▶ [GIVEN PROBLEM]
Among the lines of data below, reproduce only those from the one with "obj.matrix_world = world" through the one with "LINE_STEP = 2.0", exactly as they stand, both ends included.

Begin SUPPLIED INFORMATION

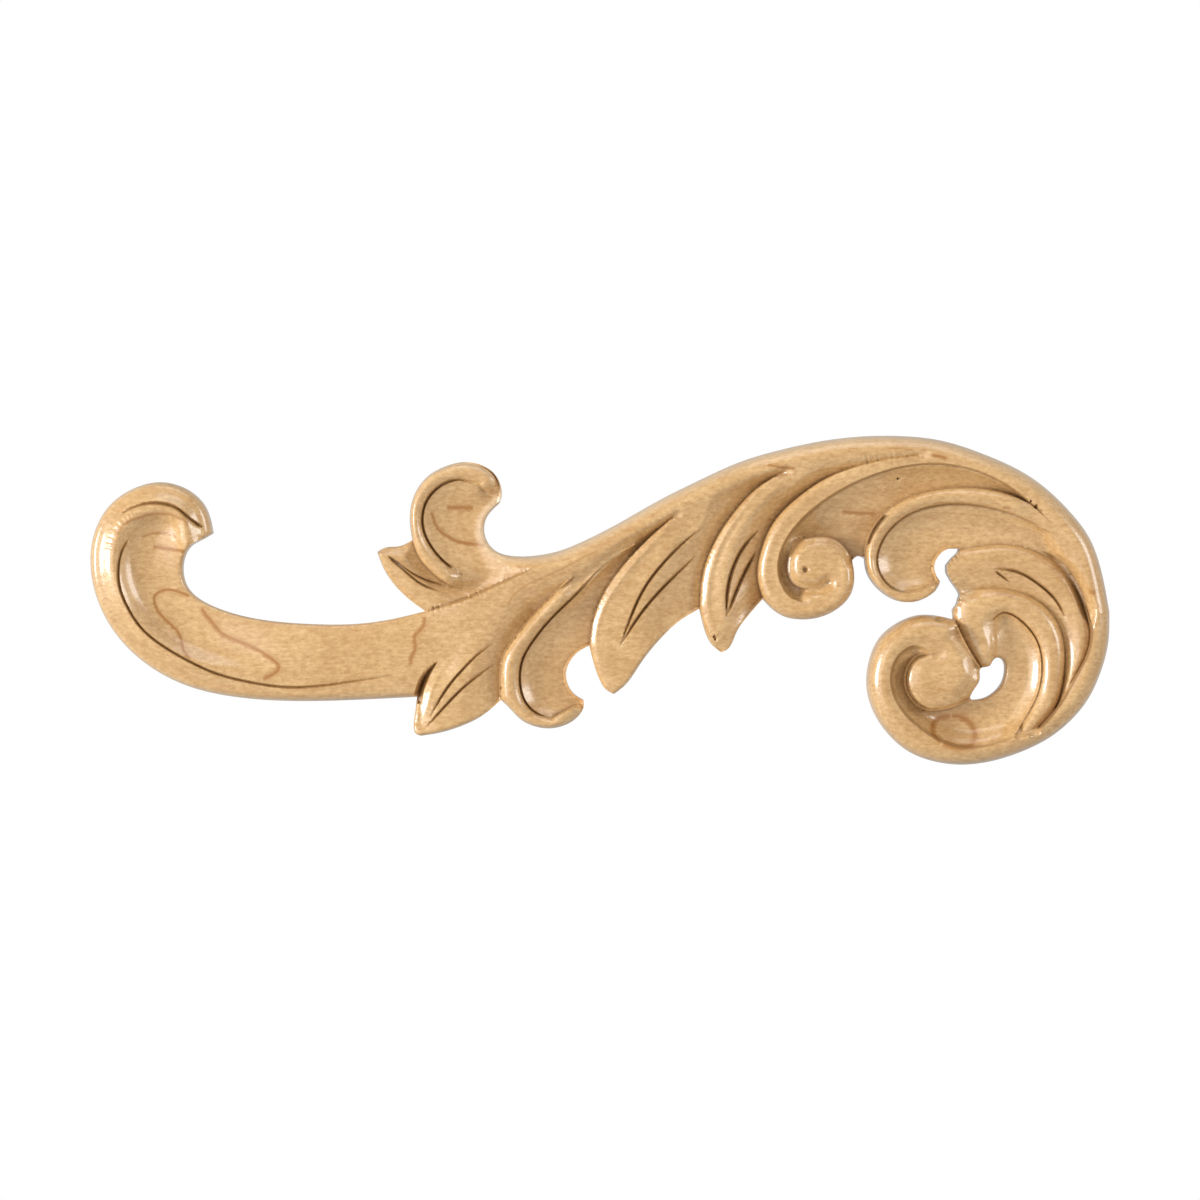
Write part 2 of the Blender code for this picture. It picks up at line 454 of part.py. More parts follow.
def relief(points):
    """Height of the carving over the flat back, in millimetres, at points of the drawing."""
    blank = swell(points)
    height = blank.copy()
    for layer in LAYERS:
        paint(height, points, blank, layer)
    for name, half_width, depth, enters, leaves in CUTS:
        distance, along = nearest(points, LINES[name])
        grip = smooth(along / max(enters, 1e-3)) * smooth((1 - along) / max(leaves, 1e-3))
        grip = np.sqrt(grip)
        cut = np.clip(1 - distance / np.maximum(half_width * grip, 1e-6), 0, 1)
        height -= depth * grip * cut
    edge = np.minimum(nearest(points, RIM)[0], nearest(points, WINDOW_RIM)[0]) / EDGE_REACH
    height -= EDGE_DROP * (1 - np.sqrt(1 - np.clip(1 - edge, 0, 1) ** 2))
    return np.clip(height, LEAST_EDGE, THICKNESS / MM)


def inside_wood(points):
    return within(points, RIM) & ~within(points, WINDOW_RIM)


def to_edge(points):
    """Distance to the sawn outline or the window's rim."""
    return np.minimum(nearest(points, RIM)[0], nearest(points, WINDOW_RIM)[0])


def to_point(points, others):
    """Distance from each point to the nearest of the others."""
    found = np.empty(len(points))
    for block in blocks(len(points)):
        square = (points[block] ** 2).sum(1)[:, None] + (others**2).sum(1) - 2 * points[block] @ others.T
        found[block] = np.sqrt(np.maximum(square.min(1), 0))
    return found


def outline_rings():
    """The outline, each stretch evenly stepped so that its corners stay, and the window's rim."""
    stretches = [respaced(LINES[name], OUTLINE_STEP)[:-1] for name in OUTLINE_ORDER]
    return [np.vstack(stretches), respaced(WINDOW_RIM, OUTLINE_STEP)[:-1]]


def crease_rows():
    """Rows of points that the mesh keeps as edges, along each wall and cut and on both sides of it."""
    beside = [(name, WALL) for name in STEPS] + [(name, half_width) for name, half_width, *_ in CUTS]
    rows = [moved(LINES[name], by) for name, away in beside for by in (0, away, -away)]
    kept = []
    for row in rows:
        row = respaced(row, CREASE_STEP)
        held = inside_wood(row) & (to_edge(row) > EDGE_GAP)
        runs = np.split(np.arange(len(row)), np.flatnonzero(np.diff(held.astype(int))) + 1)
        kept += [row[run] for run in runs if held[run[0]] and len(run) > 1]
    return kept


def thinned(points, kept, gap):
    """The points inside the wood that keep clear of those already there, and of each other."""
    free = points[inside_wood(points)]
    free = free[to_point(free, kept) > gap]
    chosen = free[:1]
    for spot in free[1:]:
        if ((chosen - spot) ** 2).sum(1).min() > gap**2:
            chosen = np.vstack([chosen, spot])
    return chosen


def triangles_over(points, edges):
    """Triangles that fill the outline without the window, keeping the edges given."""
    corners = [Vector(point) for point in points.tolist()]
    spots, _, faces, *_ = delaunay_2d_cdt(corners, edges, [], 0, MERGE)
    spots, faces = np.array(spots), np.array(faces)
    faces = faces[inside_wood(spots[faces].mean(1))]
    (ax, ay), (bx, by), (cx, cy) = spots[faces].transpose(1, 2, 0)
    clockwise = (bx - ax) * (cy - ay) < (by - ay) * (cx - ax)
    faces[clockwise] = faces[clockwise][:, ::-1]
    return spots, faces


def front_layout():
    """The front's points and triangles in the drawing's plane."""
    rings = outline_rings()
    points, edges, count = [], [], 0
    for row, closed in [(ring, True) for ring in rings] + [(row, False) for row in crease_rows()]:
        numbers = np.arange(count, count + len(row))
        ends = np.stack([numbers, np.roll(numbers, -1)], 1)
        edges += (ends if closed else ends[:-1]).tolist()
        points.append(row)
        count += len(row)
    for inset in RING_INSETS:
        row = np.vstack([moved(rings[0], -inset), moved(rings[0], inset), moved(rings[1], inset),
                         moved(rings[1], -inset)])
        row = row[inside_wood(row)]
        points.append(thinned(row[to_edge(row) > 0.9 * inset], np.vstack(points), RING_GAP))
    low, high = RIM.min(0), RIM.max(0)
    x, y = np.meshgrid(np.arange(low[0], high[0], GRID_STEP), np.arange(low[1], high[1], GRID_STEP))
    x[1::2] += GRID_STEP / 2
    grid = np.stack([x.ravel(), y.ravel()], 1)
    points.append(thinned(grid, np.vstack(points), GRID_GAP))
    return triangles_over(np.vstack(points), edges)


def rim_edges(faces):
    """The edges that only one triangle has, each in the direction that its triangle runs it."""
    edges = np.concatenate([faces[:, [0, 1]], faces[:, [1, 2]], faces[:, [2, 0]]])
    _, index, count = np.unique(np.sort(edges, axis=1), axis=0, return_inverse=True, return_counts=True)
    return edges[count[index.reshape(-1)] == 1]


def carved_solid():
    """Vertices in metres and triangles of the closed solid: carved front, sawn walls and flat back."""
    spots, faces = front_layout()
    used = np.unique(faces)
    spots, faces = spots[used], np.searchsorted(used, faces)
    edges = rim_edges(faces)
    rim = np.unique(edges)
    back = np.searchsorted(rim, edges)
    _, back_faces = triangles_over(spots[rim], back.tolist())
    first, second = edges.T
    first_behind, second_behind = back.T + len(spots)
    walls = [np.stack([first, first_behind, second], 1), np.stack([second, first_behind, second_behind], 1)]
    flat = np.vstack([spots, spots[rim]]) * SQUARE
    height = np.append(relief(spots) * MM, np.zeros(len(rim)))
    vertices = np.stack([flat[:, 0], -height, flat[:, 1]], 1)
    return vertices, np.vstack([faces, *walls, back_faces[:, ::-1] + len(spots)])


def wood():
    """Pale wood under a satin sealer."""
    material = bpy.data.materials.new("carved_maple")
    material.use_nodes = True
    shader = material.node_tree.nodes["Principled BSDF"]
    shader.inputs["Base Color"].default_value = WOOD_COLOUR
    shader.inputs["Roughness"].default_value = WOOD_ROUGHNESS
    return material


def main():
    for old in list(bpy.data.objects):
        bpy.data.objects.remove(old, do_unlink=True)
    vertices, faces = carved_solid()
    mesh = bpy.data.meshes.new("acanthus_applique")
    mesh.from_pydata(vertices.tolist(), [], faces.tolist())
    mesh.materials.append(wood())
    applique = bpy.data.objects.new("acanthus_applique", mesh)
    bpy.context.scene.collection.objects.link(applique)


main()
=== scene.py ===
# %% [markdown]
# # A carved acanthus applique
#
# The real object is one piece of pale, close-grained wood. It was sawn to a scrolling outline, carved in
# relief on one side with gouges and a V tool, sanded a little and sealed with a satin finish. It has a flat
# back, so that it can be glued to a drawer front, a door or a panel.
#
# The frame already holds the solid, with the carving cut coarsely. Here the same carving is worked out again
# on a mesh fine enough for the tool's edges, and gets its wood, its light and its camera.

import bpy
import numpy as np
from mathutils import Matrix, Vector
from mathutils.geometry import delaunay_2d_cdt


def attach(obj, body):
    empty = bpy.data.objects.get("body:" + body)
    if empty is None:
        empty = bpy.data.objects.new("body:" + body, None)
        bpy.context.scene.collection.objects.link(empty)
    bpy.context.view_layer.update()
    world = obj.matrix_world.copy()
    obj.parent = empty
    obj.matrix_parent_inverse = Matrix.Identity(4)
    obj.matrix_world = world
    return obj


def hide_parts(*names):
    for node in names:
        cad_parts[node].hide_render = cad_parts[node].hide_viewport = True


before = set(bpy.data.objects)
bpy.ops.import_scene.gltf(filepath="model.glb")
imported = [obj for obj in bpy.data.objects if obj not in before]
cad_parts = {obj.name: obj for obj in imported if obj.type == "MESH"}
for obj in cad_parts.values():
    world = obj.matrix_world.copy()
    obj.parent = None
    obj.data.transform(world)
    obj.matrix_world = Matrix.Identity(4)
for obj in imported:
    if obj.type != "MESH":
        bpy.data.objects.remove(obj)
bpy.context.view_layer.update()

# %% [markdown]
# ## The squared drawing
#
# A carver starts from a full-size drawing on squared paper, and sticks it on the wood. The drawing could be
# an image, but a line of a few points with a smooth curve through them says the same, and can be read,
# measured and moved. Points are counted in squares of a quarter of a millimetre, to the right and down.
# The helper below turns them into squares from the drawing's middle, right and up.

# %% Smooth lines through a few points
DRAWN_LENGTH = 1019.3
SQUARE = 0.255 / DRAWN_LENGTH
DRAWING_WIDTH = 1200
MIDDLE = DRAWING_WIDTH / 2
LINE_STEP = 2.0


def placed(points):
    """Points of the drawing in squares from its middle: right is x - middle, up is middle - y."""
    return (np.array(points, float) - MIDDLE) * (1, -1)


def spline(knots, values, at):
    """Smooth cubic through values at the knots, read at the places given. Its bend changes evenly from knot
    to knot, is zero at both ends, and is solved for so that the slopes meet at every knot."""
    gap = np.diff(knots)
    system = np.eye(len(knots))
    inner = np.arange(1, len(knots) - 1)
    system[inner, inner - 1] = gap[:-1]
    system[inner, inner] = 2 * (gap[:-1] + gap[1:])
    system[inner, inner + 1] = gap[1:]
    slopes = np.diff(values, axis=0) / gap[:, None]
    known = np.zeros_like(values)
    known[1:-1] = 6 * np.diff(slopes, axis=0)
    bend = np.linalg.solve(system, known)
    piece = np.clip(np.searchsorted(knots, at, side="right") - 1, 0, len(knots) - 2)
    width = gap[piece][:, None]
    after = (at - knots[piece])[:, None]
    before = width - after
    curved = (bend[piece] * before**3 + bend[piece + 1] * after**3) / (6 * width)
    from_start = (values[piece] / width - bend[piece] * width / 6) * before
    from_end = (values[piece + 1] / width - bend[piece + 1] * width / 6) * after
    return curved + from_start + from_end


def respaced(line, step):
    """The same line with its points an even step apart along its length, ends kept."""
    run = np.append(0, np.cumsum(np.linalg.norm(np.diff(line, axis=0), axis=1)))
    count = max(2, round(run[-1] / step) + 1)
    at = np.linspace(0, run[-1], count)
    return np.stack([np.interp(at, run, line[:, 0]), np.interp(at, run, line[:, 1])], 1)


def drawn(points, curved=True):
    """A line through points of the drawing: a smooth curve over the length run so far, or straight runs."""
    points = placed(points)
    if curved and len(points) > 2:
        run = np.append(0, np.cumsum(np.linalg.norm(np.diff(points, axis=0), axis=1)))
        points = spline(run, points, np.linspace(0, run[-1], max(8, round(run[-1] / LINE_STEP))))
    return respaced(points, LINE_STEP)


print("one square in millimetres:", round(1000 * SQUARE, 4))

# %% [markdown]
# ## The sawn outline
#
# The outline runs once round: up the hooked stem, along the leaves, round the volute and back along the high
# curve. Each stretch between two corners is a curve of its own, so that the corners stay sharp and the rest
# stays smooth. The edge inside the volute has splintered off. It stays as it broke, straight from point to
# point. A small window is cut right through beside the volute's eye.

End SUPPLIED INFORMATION

▶ [WORKED SOLUTION]
    obj.matrix_world = world
    return obj


def hide_parts(*names):
    for node in names:
        cad_parts[node].hide_render = cad_parts[node].hide_viewport = True


before = set(bpy.data.objects)
bpy.ops.import_scene.gltf(filepath="model.glb")
imported = [obj for obj in bpy.data.objects if obj not in before]
cad_parts = {obj.name: obj for obj in imported if obj.type == "MESH"}
for obj in cad_parts.values():
    world = obj.matrix_world.copy()
    obj.parent = None
    obj.data.transform(world)
    obj.matrix_world = Matrix.Identity(4)
for obj in imported:
    if obj.type != "MESH":
        bpy.data.objects.remove(obj)
bpy.context.view_layer.update()

# %% [markdown]
# ## The squared drawing
#
# A carver starts from a full-size drawing on squared paper, and sticks it on the wood. The drawing could be
# an image, but a line of a few points with a smooth curve through them says the same, and can be read,
# measured and moved. Points are counted in squares of a quarter of a millimetre, to the right and down.
# The helper below turns them into squares from the drawing's middle, right and up.

# %% Smooth lines through a few points
DRAWN_LENGTH = 1019.3
SQUARE = 0.255 / DRAWN_LENGTH
DRAWING_WIDTH = 1200
MIDDLE = DRAWING_WIDTH / 2
LINE_STEP = 2.0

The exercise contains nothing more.